APPENDIX 133
Supplementary memorandum from the Authors'
Licensing And Collecting Society (ALCS)
CLOSING STATEMENT
In our written submission of 12th February 2004
we stated that many of the 6,000 academic authors who mandate
ALCS to collect photocopying monies have expressed concernin
writingabout enforced assignment of their rights. They
resent working for publishers who insist on taking all rights
as a condition of publication, or who insist on an exclusive contract,
the clauses of which have the same result.
We suggested that this forced assignment has
an effect on pricing structures within journals and is widely
regarded as an important global, political and social issue:
"Intellectual property is the oil of the
21st Century." (Source: Mark Getty, The Economist, August
2000).
It is also a human rights issue:
"Everyone has the right to the protection
of the moral and material interests resulting from any scientific,
literary or artistic production of which he [or she] is the author".
(Source: Universal Declaration of Human Rights, Article 27).
As a closing statement we submit that we noted
two of the four academics present on the panel on 21 April were,
as they stated, editors for journals run by Reed Elsevier, a company
which has a policy of taking all intellectual property rights
away from academic and scientific authors.
Both these panellists said that assignment was
of no concern to them, contrary to the large numbers of members
we have surveyed. We would like to point out three issues in connection
with their comments:
(a) as tenured professors none of the panellists
was in a position where his career or economic livelihood was
affected by rights ownership;
(b) we believe the panellists' statements
on the non-importance of rights may have been influenced by their
retention by Reed Elsevier;
(c) their comments are not an indication,
therefore, that authors' rights do not matter to the majority
of scientific and academic writers.
Authors' rights matter increasingly, both for
the importance of moral rights in high-level research, and because
monies from secondary rights like photocopying are being paid
only to publishers and at authors' and academics' expense.
In our closing comments, we would therefore
wish to highlight the following:
(1) Authors usually have no redress in the
face of pressure to assign their rights, as their employment\income
may be dependent on publicationand because insistence on
assignment of rights is so widespread.
We would suggest the latter is in contravention of
Article 27 (mentioned above).
(2) Because scientific authors may be less
concerned about personal financial return (due to research and
publication being part of their salaried position or grant money)

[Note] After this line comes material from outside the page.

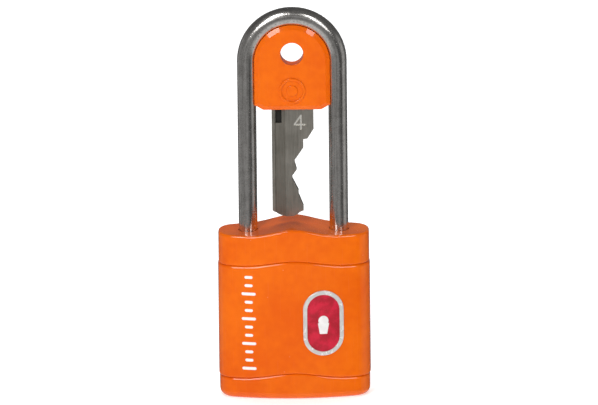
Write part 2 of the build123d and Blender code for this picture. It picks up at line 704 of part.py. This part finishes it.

they are largely unaware of the substantial secondary rights incomes
currently available.
With most scientific journals, all photocopying money
goes to the publisher and not necessarily back into the research
community.
This further increases commercial publisher profits
and influenceat the direct expense of individuals or academic
institutions.
(3) The current dominance of the Scientific
Journals market by an increasingly small and monopolistic group
of global conglomerates (Reed Elsevier et al) has a significant
effect on individuals, on research, and on users. This dominance,
extended through "rights-grabbing" policies, has resulted
in annual price increases at well above inflation and "big
deals" with libraries, reducing both the authors' opportunity
to publish and access by users.
This in turn affects academics' status and job
security and possibly, also, the positioning of their institution
in relation to the UK's Research Assessment Exercise model for
assessment and funding, and its ability to secure other sources
of research funds.
(4) The open access model is seen by many
as freeing and speeding up constraints on access, but it assumes
the availability of research funds for publication to cover author
payment. This could shift further cost onto Government and may
be discriminatory in that it will benefit only those who have
access to substantial research funding. (If extended to the humanities,
the model looks frighteningly like the "vanity publishing"
authors have fought against for years.)
(5) We believe current publisher practices,
as outlined in this document go against the present government's
policies:
a) in relation to the Government's Corporate
Social Responsibility Report;
b) in relation to the DTI's practice of encouraging
global electronic trading by individuals (sole traders) as well
as companies.
Sole traders can only trade in what they lawfully
own, and without their intellectual property rights, individuals
are blank screens in a global market-place.
We therefore re-iterate our initial request
that Government recognises and condemns the pressure on authors
to assign rights and establishes a Rights Ombudsman to whom appeals
may be taken.
In the present environment, an interim solution
(vis a" vis the current interest in open access publishing)
may need to be a mixed economy of both traditional journals publishing
and open access, as advocated in the Washington DC Principles
(March 2004).
Additional safeguards which could legitimately
be supplied through government intervention might be:
(a) a requirement that a proportion of commercial
publishing profits from scientific journals are allocated directly
to research;
(b) a statement on rights assignment (as
mentioned above) and a Rights Ombudsman to support this;
(c) further JISC/HEFC supported trials of
various open access models to assess fully the financial and medium
to long term archiving and access implications.